One by one, as they gently come floating back into my field of vision, I see the things I had lost sight of during my year-and-a-half of hyperemployment (neologism alert!). In addition to a daily, cellular knowledge of what’s going on with my kids and in my relationship, this past month I have gratefully become reminded of my connection to the rich weave of community around me: the co-housing “village” in which I live, my neighborhood, my kids’ school community, our local farmer’s markets, and finally my town. I stay at my brother-in-law’s and wash the dishes after Sunday night family dinner; I take my kids to school and linger on the playground a moment to talk with other parents; I go to the farmer’s market and sit with my kids to listen to the banjo player; and at night, after the kids are asleep, I listen until my beloved is done expressing what she wants to express. Jewels, all. Each day I have had the time to not just look at the community around me, but to see it, and finally to absorb and appreciate it. This time I have now–even if it’s on loan–is precious.

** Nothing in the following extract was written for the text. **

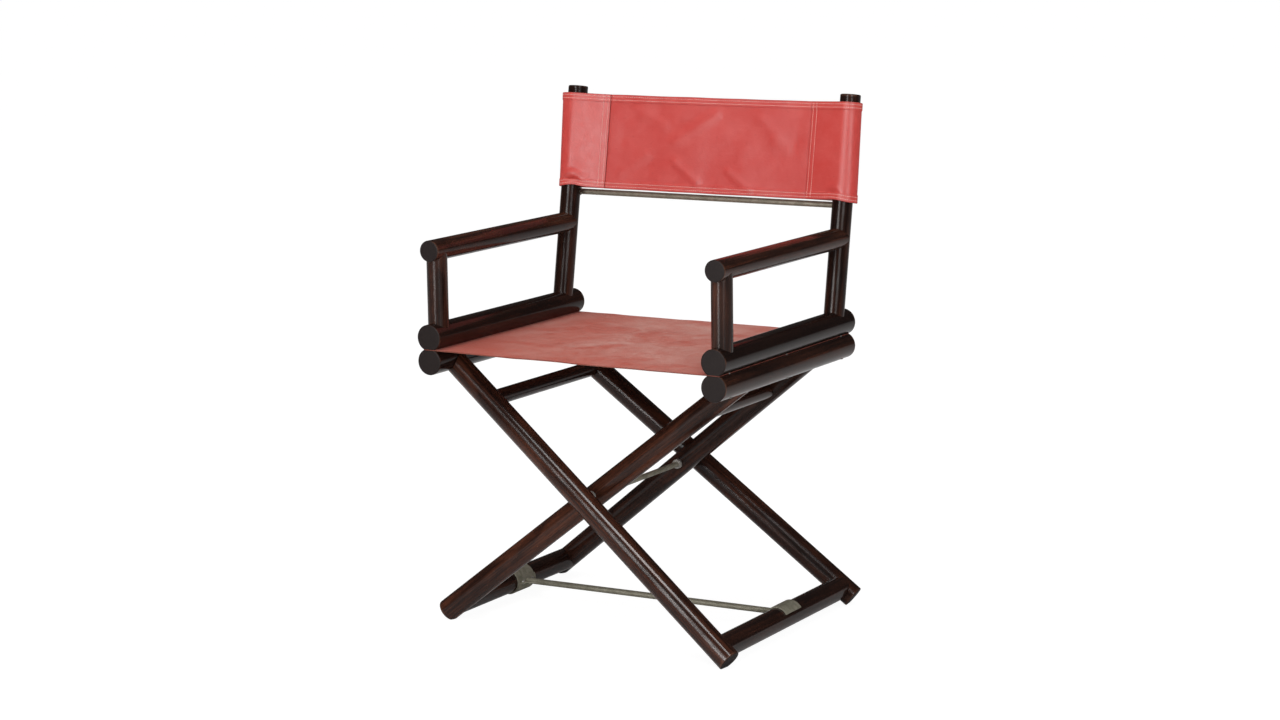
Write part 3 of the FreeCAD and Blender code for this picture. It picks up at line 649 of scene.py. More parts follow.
def seat_grids(thickness):
    """The seat's upper and lower face, as columns from right to left and rows to the rear."""
    half = [SEAT_EDGE_X - part for part in FREE_EDGE] + [SLING_X]
    columns = spaced(half + [0] + [-x for x in reversed(half)], SEAT_STEP)
    rows = spaced([SEAT_FRONT + part for part in FREE_EDGE]
                  + [SEAT_REAR - part for part in reversed(FREE_EDGE)], SEAT_STEP)
    x, y = np.meshgrid(columns, rows, indexing="ij")
    sag = SEAT_HEIGHT - thickness / 2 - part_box("seat_sling")[0].z
    free = 1 - np.clip(x / SLING_X, -1, 1) ** 2
    places = np.stack([x, y, 0 * x], 2)
    ripple = sum(wander(places, scale, seed) * height for scale, seed, height in SEAT_RIPPLES)
    lip = LIP * hump(y, SEAT_FRONT, FRONT_REACH)
    z = SEAT_HEIGHT - sag * SAG_SHARE * free + (ripple - lip) * np.minimum(1, 3 * free)
    middle = np.stack([x, y, z], 2)
    to_edge = np.minimum(np.minimum(y - SEAT_FRONT, SEAT_REAR - y), SEAT_EDGE_X - abs(x))
    depth = (thickness / 2 * rounded(to_edge))[..., None]
    clear = (1 - RAIL_CLEARANCE + RAIL_CLEARANCE * np.minimum(1, 6 * free))[..., None]
    offset = grid_normals(middle) * depth * clear
    layers = {"wear_and_painted_light": seat_wear_and_painted_shade(x, y, places), "edge": np.maximum(to_edge, 0)}
    return middle + offset, middle - offset, columns, layers


def column_at(columns, value):
    return int(np.argmin(abs(columns - value)))


def make_seat(chair):
    skin = chair.leather
    top, bottom, columns, layers = seat_grids(skin.thickness)
    material = leather("seat_leather_worn_and_painted_shade", skin.seat_colour, skin.seat_faded,
                       SEAT_EDGE_COLOUR, 0.5, specular_ior_level=0.2, sheen_weight=0.08,
                       sheen_roughness=0.4)
    under = suede("seat_flesh_side", SEAT_UNDERSIDE)
    right = column_at(columns, SLING_X)
    left = column_at(columns, -SLING_X)
    last = len(columns) - 1
    parts = {
        "seat_leather": ((right, left), "left_side", "seat_sling", 2 * SLING_X),
        "seat_edge_left": ((left, last), "left_side", "left_seat_edge", SEAT_EDGE_X - SLING_X),
        "seat_edge_right": ((0, right), "right_side", "right_seat_edge", SEAT_EDGE_X - SLING_X),
    }
    for name, (columns_of, body, node, width) in parts.items():
        mesh = closed_sheet(name, top, bottom, [columns_of], layers, [material, under])
        piece = place_piece(name, mesh, body, [node])
        if name == "seat_leather":
            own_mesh(piece)


# ---------------------------------------------------------------- back
BACK_STEP = 0.004
HEM_ROWS = (0.004, 0.0095)        # stitch rows, from the back's long edges
FLAP_ROWS = (0.0045, 0.0125)      # stitch rows, from the flap's edge
GROOVE = 0.0008                   # half the width of the groove that a row is sunk in
GROOVE_DEPTH = 0.0003
HALF_GAP = 0.0011                 # of the flap's and the panel's middles at the seam
PANEL_START = 0.058               # from a post's axis, where the returned leather is flat
FOLDS = (
    # soft folds of the panel: from (x, height), to (x, height), half width, depth
    ((0.012, 0.337), (-0.061, 0.290), 0.011, 0.0016),
    ((-0.060, 0.253), (-0.014, 0.222), 0.007, 0.0014),
    ((0.044, 0.242), (0.086, 0.213), 0.007, 0.0013),
    ((-0.142, 0.341), (-0.084, 0.315), 0.010, 0.0011),
    ((0.100, 0.330), (0.150, 0.285), 0.012, 0.0010),
    ((-0.120, 0.262), (-0.165, 0.232), 0.011, 0.0009),
)
BACK_WAVES = ((12, 11, 0.0017), (27, 12, 0.0008))     # scale, seed and height of each
FLAP_WAVES = (22, 17, 0.0007)
FLAP_STAND = 0.0004               # how far the whole flap stands to the front
HEM_WAVES = (16, 19, 0.0005)
HEM_EDGE = (0, 0.0003, 0.0008, 0.0015)
PANEL_BULGE = 0.0012              # of the middle of the panel, to the rear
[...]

To the analog life, and the examined one, two old friends of late forgotten: I vote yes.
I love that you sound so, so happy and grounded. My best wishes for you, always.
You are such an angel. (Were in NYC; I figger you are anywhere you are!) I have my ups & downs, but have a constitutional predisposition to look for (& therefore see) opportunity. Good folks around me help a HEAP.
My best wishes back at you, too, Carmen!
LD, over the years I have lost lots of jobs, some of my volition, others at the behest of events beyond my control. Each time I have been made aware that it is for the best despite the heartache at the often suddenness of the decisions. It’s almost always been an improvement in life-as you are finding out. I love the descriptiveness of your writing-it’s why I keep coming back. Oh, and that inimitable content !~! Thanks for sharing your lives with us.
And thank you, Lynda, for sharing both the wisdom and the gratitude. Truly: thank you.
ah, you make me a little envious, here. I’m making the transition from staying at home to employment, and losing so many little minutes of the day, even the school-drop-off that I’d been so looking forward to (convenience of who has the carseat in the car. ugh.) Not that I want our one-income family to slide into zero-income status, but aaah, for the day-to-day connections. So so so glad that you are grasping and seizing with both hands, wise Baba.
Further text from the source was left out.